Impressionism, movement in painting and music that developed in late 19th-century France in reaction to the formalism and sentimentality that characterized academic art and much 18th- and early-19th-century music. The impressionist movement is often considered to mark the beginning of the modern period in art and, to a lesser degree, in music.
The impressionist movement in music was led by the French composer Claude Debussy. Influenced by the paintings of the French impressionists and by the poetry of Paul Verlaine, Charles Baudelaire, and Stephane Mallarme, musical impressionism emphasized tonal color and mood rather than formal structures such as the sonata and the symphony. Debussy, an active critic as well as a composer, viewed impressionism as a reaction to both the formal emphasis of such composers as Wolfgang Amadeus Mozart and Ludwig van Beethoven and the emotional richness of romantic composers such as Robert Schumann and Franz Schubert. In pursuit of this goal, Debussy developed a combination of new and ancient devices in his music. On the one hand he used the whole-tone scale and complex, hitherto unexploited intervals of the ninth and higher; on the other hand he returned to the parallel fourth and fifth intervals of the medieval church modes. These technical features were fully developed in Debussy's early orchestral work Prelude to the Afternoon of a Faun (1894), based on a poem by Mallarmé.
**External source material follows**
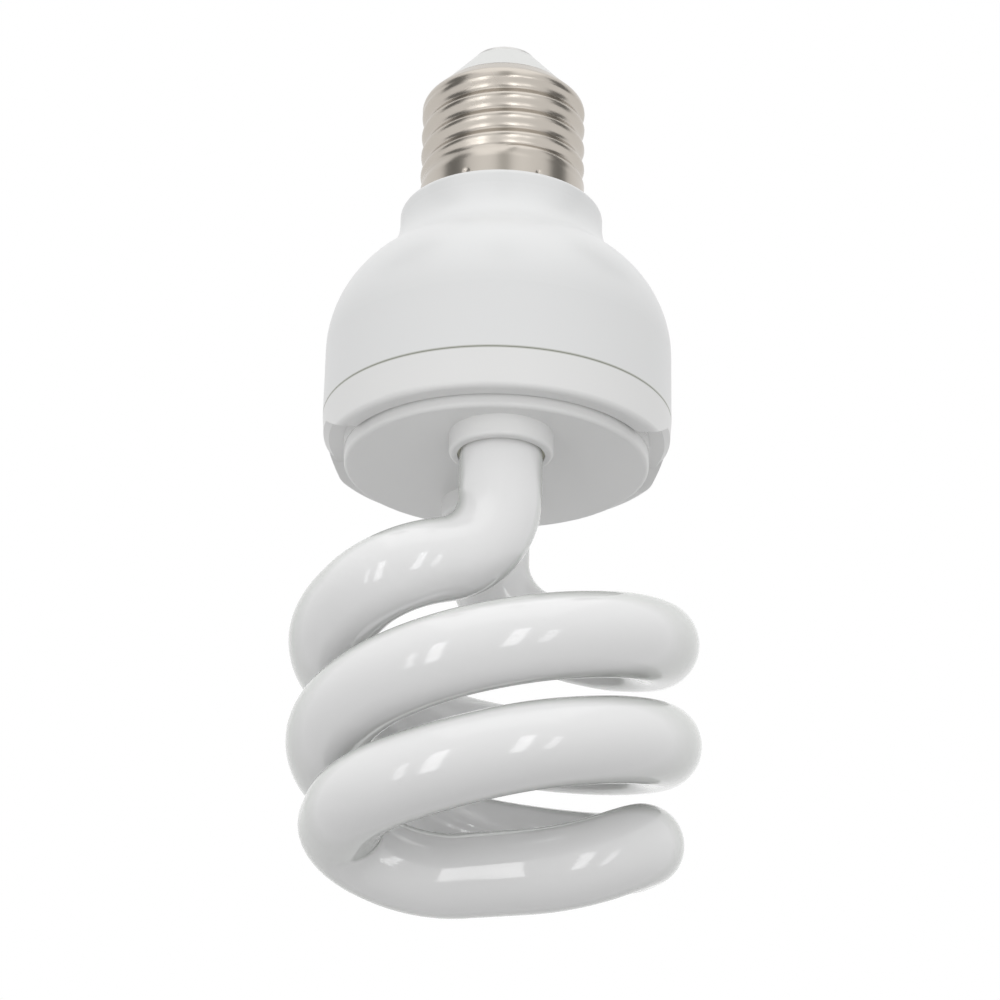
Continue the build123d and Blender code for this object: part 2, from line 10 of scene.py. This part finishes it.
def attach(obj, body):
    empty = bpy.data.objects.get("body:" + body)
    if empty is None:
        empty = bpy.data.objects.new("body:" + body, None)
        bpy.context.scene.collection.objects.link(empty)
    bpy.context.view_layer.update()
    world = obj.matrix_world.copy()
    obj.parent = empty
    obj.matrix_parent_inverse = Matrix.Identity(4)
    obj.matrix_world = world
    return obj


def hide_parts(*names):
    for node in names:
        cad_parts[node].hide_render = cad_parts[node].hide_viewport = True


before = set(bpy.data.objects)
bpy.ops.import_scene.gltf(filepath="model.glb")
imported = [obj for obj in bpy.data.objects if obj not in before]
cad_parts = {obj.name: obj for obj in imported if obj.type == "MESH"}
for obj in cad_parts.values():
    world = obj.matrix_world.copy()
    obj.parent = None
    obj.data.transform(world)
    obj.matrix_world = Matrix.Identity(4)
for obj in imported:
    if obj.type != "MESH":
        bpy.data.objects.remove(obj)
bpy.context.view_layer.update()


# Cap
# A nickel-plated brass shell, its coarse thread rolled into the sheet. The plain skirt below the
# thread is punched in a ring of dimples, and above it the sheet leans in to the insulator. The
# lowest ridge runs out on the camera's right.

def mesh_object(name, bm, material, smooth=True):
    """Turn a bmesh into a scene object with one material."""
    data = bpy.data.meshes.new(name)
    bm.normal_update()
    bm.to_mesh(data)
    bm.free()
    data.materials.append(material)
    for polygon in data.polygons:
        polygon.use_smooth = smooth
    made = bpy.data.objects.new(name, data)
    bpy.context.scene.collection.objects.link(made)
    return made


def node_group(name, inputs, outputs):
    """Empty shader group with its sockets; inputs are (name, kind, default)."""
    group = bpy.data.node_groups.new(name, "ShaderNodeTree")
    for label, kind, default in inputs:
        socket = group.interface.new_socket(name=label, in_out="INPUT", socket_type=kind)
        if default is not None:
            socket.default_value = default
    for label, kind in outputs:
        group.interface.new_socket(name=label, in_out="OUTPUT", socket_type=kind)
    return group, group.nodes.new("NodeGroupInput"), group.nodes.new("NodeGroupOutput")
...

The extensive piano literature composed by Debussy required new performing techniques, including generous but sensitive use of the pedals.
French impressionist music continued to develop in the work of Maurice Ravel. Other French composers of the impressionist school were Paul Dukas and Albert Roussel. Outside of France, various aspects of Debussy's style were imitated by a number of composers, such as Frederick Delius and Ralph Vaughan Williams in England, Ottorino Respighi in Italy, and Manuel de Falla in Spain.
By the beginning of World War I in 1914, the overrefinement and technical limitations of musical impressionism provoked adverse criticism from composers and critics alike. A new group of antiromantic French composers, Les Six, influenced by Erik Satie, satirized and revolted against these excesses. Eventually, impressionism, which had been conceived by Debussy as a revolt against romanticism, came to be regarded as the final phase of romantic music.